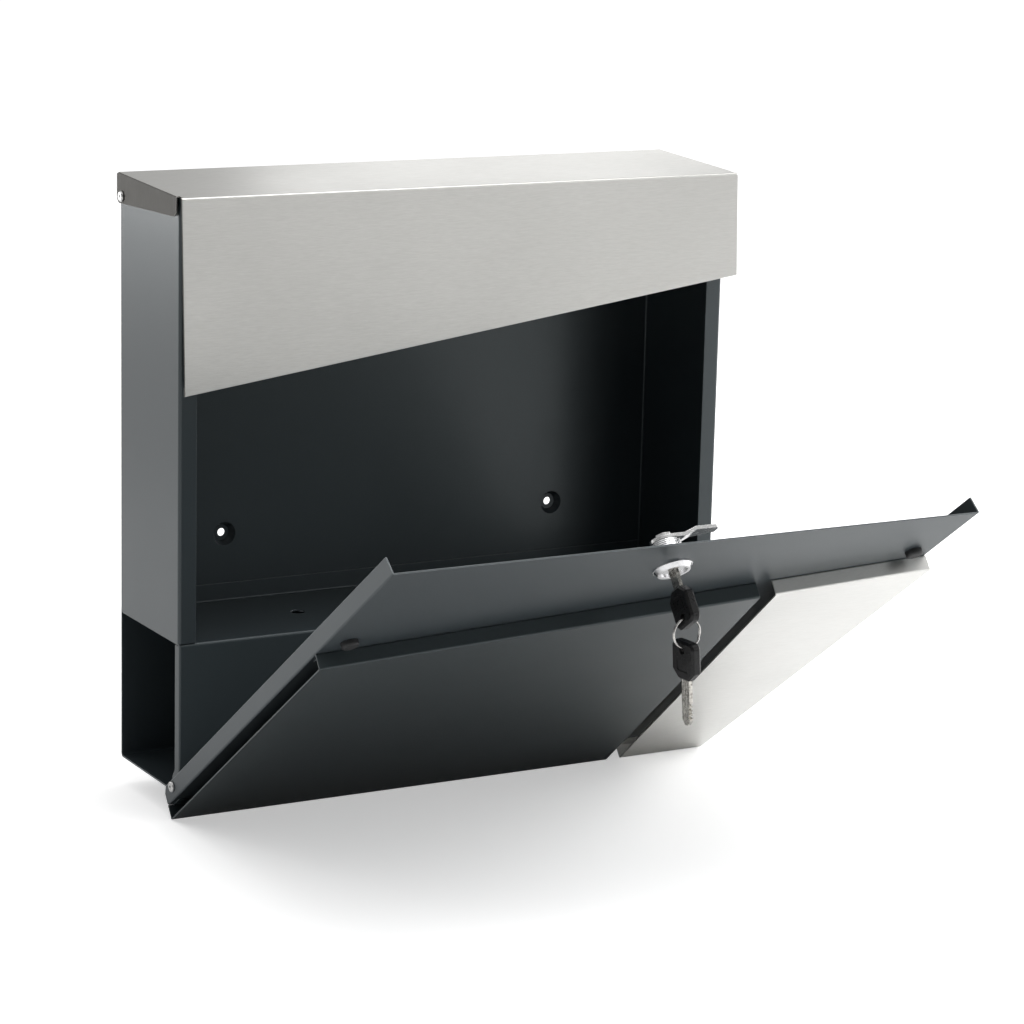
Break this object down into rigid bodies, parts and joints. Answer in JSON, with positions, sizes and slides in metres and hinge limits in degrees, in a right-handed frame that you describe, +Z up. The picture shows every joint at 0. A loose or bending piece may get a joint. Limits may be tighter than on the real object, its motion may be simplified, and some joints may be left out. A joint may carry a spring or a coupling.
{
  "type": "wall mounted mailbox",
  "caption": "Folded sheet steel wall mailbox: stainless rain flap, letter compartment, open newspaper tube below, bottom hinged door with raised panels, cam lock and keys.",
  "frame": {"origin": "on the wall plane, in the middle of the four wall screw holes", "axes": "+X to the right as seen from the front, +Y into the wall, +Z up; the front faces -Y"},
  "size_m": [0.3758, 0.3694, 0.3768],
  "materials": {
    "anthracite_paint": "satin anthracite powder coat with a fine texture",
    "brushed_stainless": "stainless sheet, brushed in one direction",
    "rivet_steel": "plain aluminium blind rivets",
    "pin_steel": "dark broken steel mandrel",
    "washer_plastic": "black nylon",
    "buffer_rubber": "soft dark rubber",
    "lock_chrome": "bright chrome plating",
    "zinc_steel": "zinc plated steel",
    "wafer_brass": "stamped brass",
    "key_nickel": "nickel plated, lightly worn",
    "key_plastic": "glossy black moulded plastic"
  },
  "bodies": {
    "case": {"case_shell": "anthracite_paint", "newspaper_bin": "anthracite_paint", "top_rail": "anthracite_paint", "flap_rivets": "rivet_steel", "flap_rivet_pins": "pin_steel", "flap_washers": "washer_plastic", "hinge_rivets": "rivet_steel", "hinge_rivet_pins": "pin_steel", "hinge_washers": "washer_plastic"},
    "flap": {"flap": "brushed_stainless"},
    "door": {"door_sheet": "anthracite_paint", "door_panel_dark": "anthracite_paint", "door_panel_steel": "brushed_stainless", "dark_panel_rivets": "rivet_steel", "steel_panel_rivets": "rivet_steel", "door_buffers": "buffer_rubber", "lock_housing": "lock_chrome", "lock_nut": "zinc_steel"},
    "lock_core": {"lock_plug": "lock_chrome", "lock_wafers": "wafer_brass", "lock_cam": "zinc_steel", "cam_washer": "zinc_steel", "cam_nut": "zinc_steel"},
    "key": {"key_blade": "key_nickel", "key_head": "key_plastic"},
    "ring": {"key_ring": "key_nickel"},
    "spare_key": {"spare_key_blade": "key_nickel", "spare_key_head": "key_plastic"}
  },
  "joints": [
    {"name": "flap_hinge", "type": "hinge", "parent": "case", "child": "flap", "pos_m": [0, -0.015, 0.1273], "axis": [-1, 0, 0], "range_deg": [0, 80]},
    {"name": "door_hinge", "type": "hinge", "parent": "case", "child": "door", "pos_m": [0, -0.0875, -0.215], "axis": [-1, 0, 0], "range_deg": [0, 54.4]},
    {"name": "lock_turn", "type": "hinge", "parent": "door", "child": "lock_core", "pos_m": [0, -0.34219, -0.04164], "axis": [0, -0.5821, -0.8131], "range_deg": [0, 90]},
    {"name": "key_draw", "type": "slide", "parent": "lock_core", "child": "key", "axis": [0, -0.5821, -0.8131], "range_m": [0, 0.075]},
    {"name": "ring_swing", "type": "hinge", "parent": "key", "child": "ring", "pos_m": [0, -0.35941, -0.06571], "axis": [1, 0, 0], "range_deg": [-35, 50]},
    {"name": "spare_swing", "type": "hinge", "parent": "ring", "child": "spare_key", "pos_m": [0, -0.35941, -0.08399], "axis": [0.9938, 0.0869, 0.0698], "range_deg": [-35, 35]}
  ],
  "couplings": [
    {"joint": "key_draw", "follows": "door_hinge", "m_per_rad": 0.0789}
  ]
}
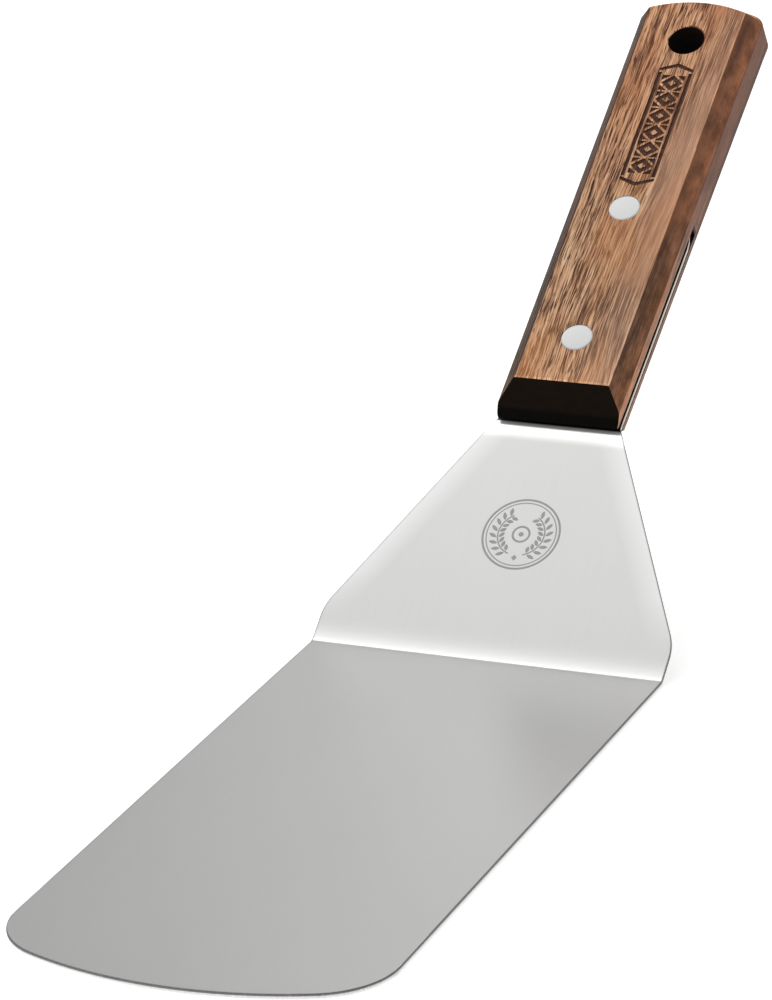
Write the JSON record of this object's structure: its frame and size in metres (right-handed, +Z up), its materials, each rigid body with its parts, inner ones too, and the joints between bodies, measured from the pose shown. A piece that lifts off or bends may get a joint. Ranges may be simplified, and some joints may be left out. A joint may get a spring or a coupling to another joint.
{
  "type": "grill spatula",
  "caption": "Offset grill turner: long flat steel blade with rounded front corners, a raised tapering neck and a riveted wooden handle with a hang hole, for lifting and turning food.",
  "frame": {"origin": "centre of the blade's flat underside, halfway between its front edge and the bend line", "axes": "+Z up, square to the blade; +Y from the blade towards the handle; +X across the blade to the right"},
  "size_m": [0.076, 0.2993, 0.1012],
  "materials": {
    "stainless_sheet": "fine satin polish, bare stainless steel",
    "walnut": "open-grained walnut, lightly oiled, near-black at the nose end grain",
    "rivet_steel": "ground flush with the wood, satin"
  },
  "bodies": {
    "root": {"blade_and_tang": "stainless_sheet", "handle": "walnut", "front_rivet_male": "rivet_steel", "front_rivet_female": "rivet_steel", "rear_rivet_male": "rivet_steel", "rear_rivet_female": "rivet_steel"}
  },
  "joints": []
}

== == ==

Every line of the data above should be reproduced word for word.

### Answer to the exercise
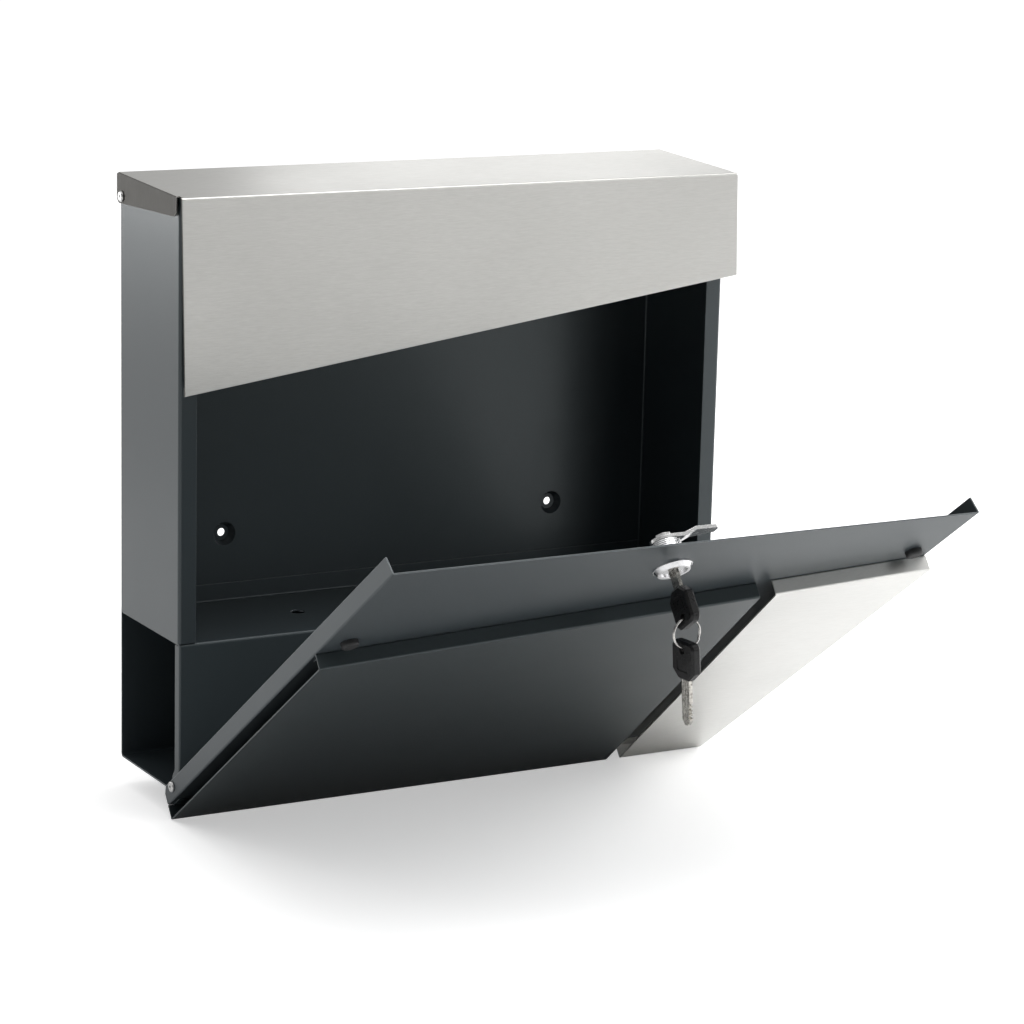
Break this object down into rigid bodies, parts and joints. Answer in JSON, with positions, sizes and slides in metres and hinge limits in degrees, in a right-handed frame that you describe, +Z up. The picture shows every joint at 0. A loose or bending piece may get a joint. Limits may be tighter than on the real object, its motion may be simplified, and some joints may be left out. A joint may carry a spring or a coupling.
{
  "type": "wall mounted mailbox",
  "caption": "Folded sheet steel wall mailbox: stainless rain flap, letter compartment, open newspaper tube below, bottom hinged door with raised panels, cam lock and keys.",
  "frame": {"origin": "on the wall plane, in the middle of the four wall screw holes", "axes": "+X to the right as seen from the front, +Y into the wall, +Z up; the front faces -Y"},
  "size_m": [0.3758, 0.3694, 0.3768],
  "materials": {
    "anthracite_paint": "satin anthracite powder coat with a fine texture",
    "brushed_stainless": "stainless sheet, brushed in one direction",
    "rivet_steel": "plain aluminium blind rivets",
    "pin_steel": "dark broken steel mandrel",
    "washer_plastic": "black nylon",
    "buffer_rubber": "soft dark rubber",
    "lock_chrome": "bright chrome plating",
    "zinc_steel": "zinc plated steel",
    "wafer_brass": "stamped brass",
    "key_nickel": "nickel plated, lightly worn",
    "key_plastic": "glossy black moulded plastic"
  },
  "bodies": {
    "case": {"case_shell": "anthracite_paint", "newspaper_bin": "anthracite_paint", "top_rail": "anthracite_paint", "flap_rivets": "rivet_steel", "flap_rivet_pins": "pin_steel", "flap_washers": "washer_plastic", "hinge_rivets": "rivet_steel", "hinge_rivet_pins": "pin_steel", "hinge_washers": "washer_plastic"},
    "flap": {"flap": "brushed_stainless"},
    "door": {"door_sheet": "anthracite_paint", "door_panel_dark": "anthracite_paint", "door_panel_steel": "brushed_stainless", "dark_panel_rivets": "rivet_steel", "steel_panel_rivets": "rivet_steel", "door_buffers": "buffer_rubber", "lock_housing": "lock_chrome", "lock_nut": "zinc_steel"},
    "lock_core": {"lock_plug": "lock_chrome", "lock_wafers": "wafer_brass", "lock_cam": "zinc_steel", "cam_washer": "zinc_steel", "cam_nut": "zinc_steel"},
    "key": {"key_blade": "key_nickel", "key_head": "key_plastic"},
    "ring": {"key_ring": "key_nickel"},
    "spare_key": {"spare_key_blade": "key_nickel", "spare_key_head": "key_plastic"}
  },
  "joints": [
    {"name": "flap_hinge", "type": "hinge", "parent": "case", "child": "flap", "pos_m": [0, -0.015, 0.1273], "axis": [-1, 0, 0], "range_deg": [0, 80]},
    {"name": "door_hinge", "type": "hinge", "parent": "case", "child": "door", "pos_m": [0, -0.0875, -0.215], "axis": [-1, 0, 0], "range_deg": [0, 54.4]},
    {"name": "lock_turn", "type": "hinge", "parent": "door", "child": "lock_core", "pos_m": [0, -0.34219, -0.04164], "axis": [0, -0.5821, -0.8131], "range_deg": [0, 90]},
    {"name": "key_draw", "type": "slide", "parent": "lock_core", "child": "key", "axis": [0, -0.5821, -0.8131], "range_m": [0, 0.075]},
    {"name": "ring_swing", "type": "hinge", "parent": "key", "child": "ring", "pos_m": [0, -0.35941, -0.06571], "axis": [1, 0, 0], "range_deg": [-35, 50]},
    {"name": "spare_swing", "type": "hinge", "parent": "ring", "child": "spare_key", "pos_m": [0, -0.35941, -0.08399], "axis": [0.9938, 0.0869, 0.0698], "range_deg": [-35, 35]}
  ],
  "couplings": [
    {"joint": "key_draw", "follows": "door_hinge", "m_per_rad": 0.0789}
  ]
}
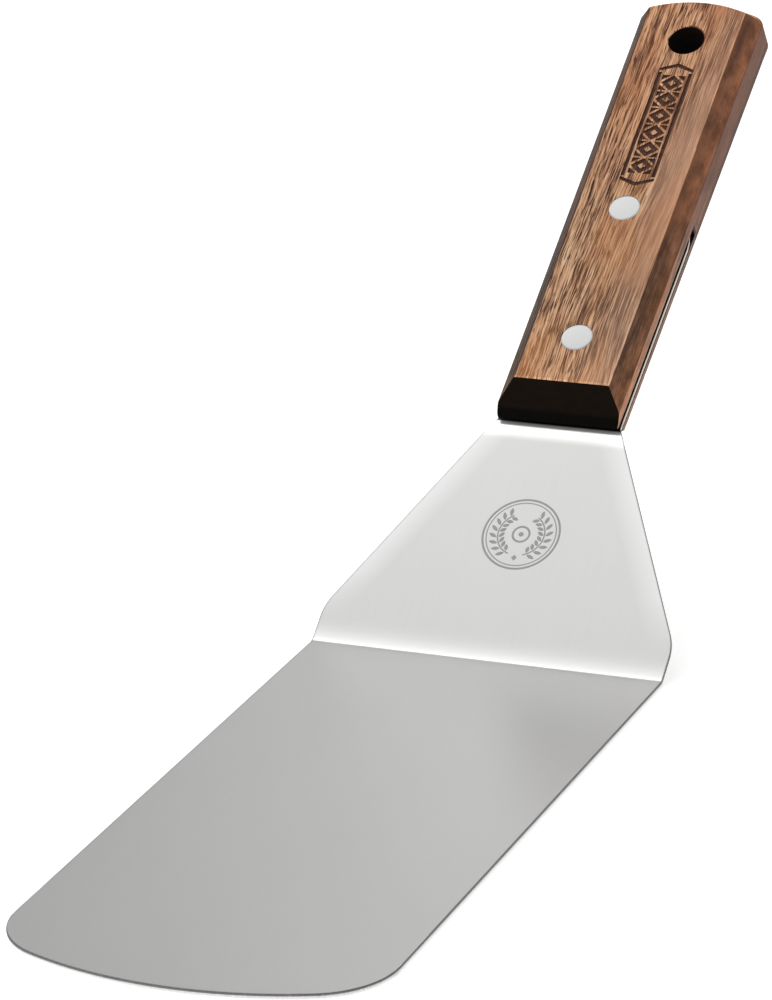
Write the JSON record of this object's structure: its frame and size in metres (right-handed, +Z up), its materials, each rigid body with its parts, inner ones too, and the joints between bodies, measured from the pose shown. A piece that lifts off or bends may get a joint. Ranges may be simplified, and some joints may be left out. A joint may get a spring or a coupling to another joint.
{
  "type": "grill spatula",
  "caption": "Offset grill turner: long flat steel blade with rounded front corners, a raised tapering neck and a riveted wooden handle with a hang hole, for lifting and turning food.",
  "frame": {"origin": "centre of the blade's flat underside, halfway between its front edge and the bend line", "axes": "+Z up, square to the blade; +Y from the blade towards the handle; +X across the blade to the right"},
  "size_m": [0.076, 0.2993, 0.1012],
  "materials": {
    "stainless_sheet": "fine satin polish, bare stainless steel",
    "walnut": "open-grained walnut, lightly oiled, near-black at the nose end grain",
    "rivet_steel": "ground flush with the wood, satin"
  },
  "bodies": {
    "root": {"blade_and_tang": "stainless_sheet", "handle": "walnut", "front_rivet_male": "rivet_steel", "front_rivet_female": "rivet_steel", "rear_rivet_male": "rivet_steel", "rear_rivet_female": "rivet_steel"}
  },
  "joints": []
}